— START OF Dataset excerpt —

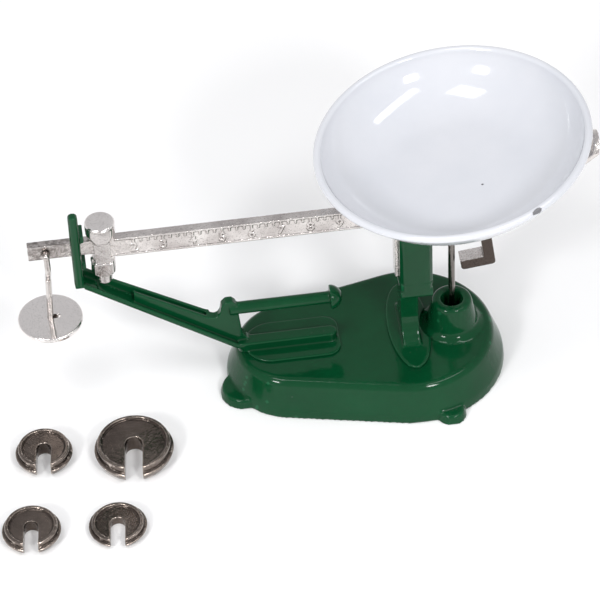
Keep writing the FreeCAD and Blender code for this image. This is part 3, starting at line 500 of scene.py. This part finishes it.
def blend_colours(tree, mask, first, second):
    """Mix two colours, each a tuple or a socket, by a mask socket."""
    made = tree.nodes.new("ShaderNodeMix")
    made.data_type = "RGBA"
    for index, value in ((6, first), (7, second)):
        if isinstance(value, tuple):
            made.inputs[index].default_value = value + (1,)
        else:
            join(tree, value, made.inputs[index])
    join(tree, mask, made.inputs[0])
    return made.outputs[2]


def vary_roughness(tree, shader, mask, least, most):
    rough = spread(tree, mask, 0, 1, least, most)
    join(tree, rough, shader.inputs["Roughness"])


def part_of(tree, mask, share):
    """A mask times a number, so that it reaches only a share of its strength."""
    return maths(tree, "MULTIPLY", mask, share)


def bump(tree, shader, height, depth_mm):
    made = tree.nodes.new("ShaderNodeBump")
    made.inputs["Distance"].default_value = depth_mm * MM
    join(tree, height, made.inputs["Height"])
    join(tree, made.outputs["Normal"], shader.inputs["Normal"])


# %% Green enamel
# The deepest green goes into random darker clouds and, as painted shade, into corners; the
# lightest green is a painted highlight on edges.
GREEN_CLOUD_AND_SHADE = (0.0009, 0.024, 0.0075)
GREEN_BODY = (0.0018, 0.053, 0.0175)
GREEN_HIGHLIGHT = (0.0120, 0.115, 0.0480)


def make_green_enamel():
    finish, tree, shader = new_finish("green_enamel")
    skin = use_group(tree, PAINT_SKIN, Waves_per_mm=0.45, Specks_per_mm=0.55, Speck_height=0.25)
    edge = use_group(tree, PAINTED_EDGE_LIGHT, Edge_start=0.515, Edge_full=0.60)
    cloud = use_group(tree, TARNISH, Clouds_per_mm=0.12)
    pooled = part_of(tree, cloud.outputs["Cloud"], share=0.35)
    colour = blend_colours(tree, pooled, GREEN_BODY, GREEN_CLOUD_AND_SHADE)
    # painted shade in the corners
    colour = blend_colours(tree, edge.outputs["Corner"], colour, GREEN_CLOUD_AND_SHADE)
    # painted highlight on the edges
    edge_highlight = part_of(tree, edge.outputs["Edge"], share=0.55)
    colour = blend_colours(tree, edge_highlight, colour, GREEN_HIGHLIGHT)
    join(tree, colour, shader.inputs["Base Color"])
    vary_roughness(tree, shader, cloud.outputs["Fine"], least=0.07, most=0.13)
    shader.inputs["Specular IOR Level"].default_value = 0.24
    bump(tree, shader, skin.outputs["Height"], depth_mm=0.035)
    return finish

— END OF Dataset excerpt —

### Exercise goal
Give back all the data exactly as written.

### The output
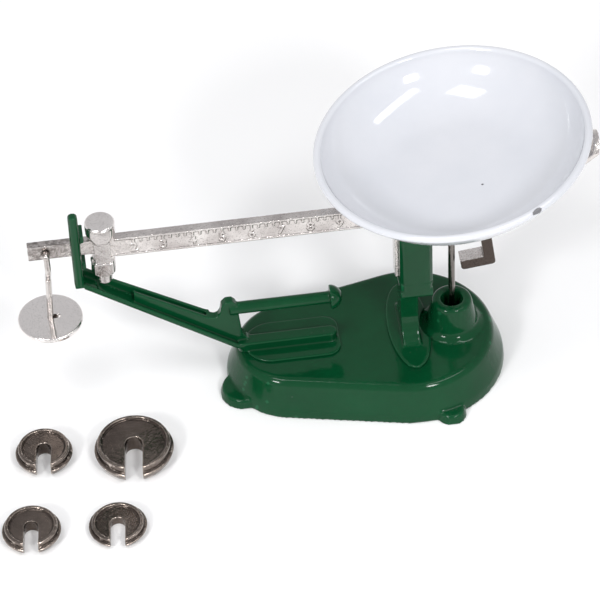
Keep writing the FreeCAD and Blender code for this image. This is part 3, starting at line 500 of scene.py. This part finishes it.
def blend_colours(tree, mask, first, second):
    """Mix two colours, each a tuple or a socket, by a mask socket."""
    made = tree.nodes.new("ShaderNodeMix")
    made.data_type = "RGBA"
    for index, value in ((6, first), (7, second)):
        if isinstance(value, tuple):
            made.inputs[index].default_value = value + (1,)
        else:
            join(tree, value, made.inputs[index])
    join(tree, mask, made.inputs[0])
    return made.outputs[2]


def vary_roughness(tree, shader, mask, least, most):
    rough = spread(tree, mask, 0, 1, least, most)
    join(tree, rough, shader.inputs["Roughness"])


def part_of(tree, mask, share):
    """A mask times a number, so that it reaches only a share of its strength."""
    return maths(tree, "MULTIPLY", mask, share)


def bump(tree, shader, height, depth_mm):
    made = tree.nodes.new("ShaderNodeBump")
    made.inputs["Distance"].default_value = depth_mm * MM
    join(tree, height, made.inputs["Height"])
    join(tree, made.outputs["Normal"], shader.inputs["Normal"])


# %% Green enamel
# The deepest green goes into random darker clouds and, as painted shade, into corners; the
# lightest green is a painted highlight on edges.
GREEN_CLOUD_AND_SHADE = (0.0009, 0.024, 0.0075)
GREEN_BODY = (0.0018, 0.053, 0.0175)
GREEN_HIGHLIGHT = (0.0120, 0.115, 0.0480)


def make_green_enamel():
    finish, tree, shader = new_finish("green_enamel")
    skin = use_group(tree, PAINT_SKIN, Waves_per_mm=0.45, Specks_per_mm=0.55, Speck_height=0.25)
    edge = use_group(tree, PAINTED_EDGE_LIGHT, Edge_start=0.515, Edge_full=0.60)
    cloud = use_group(tree, TARNISH, Clouds_per_mm=0.12)
    pooled = part_of(tree, cloud.outputs["Cloud"], share=0.35)
    colour = blend_colours(tree, pooled, GREEN_BODY, GREEN_CLOUD_AND_SHADE)
    # painted shade in the corners
    colour = blend_colours(tree, edge.outputs["Corner"], colour, GREEN_CLOUD_AND_SHADE)
    # painted highlight on the edges
    edge_highlight = part_of(tree, edge.outputs["Edge"], share=0.55)
    colour = blend_colours(tree, edge_highlight, colour, GREEN_HIGHLIGHT)
    join(tree, colour, shader.inputs["Base Color"])
    vary_roughness(tree, shader, cloud.outputs["Fine"], least=0.07, most=0.13)
    shader.inputs["Specular IOR Level"].default_value = 0.24
    bump(tree, shader, skin.outputs["Height"], depth_mm=0.035)
    return finish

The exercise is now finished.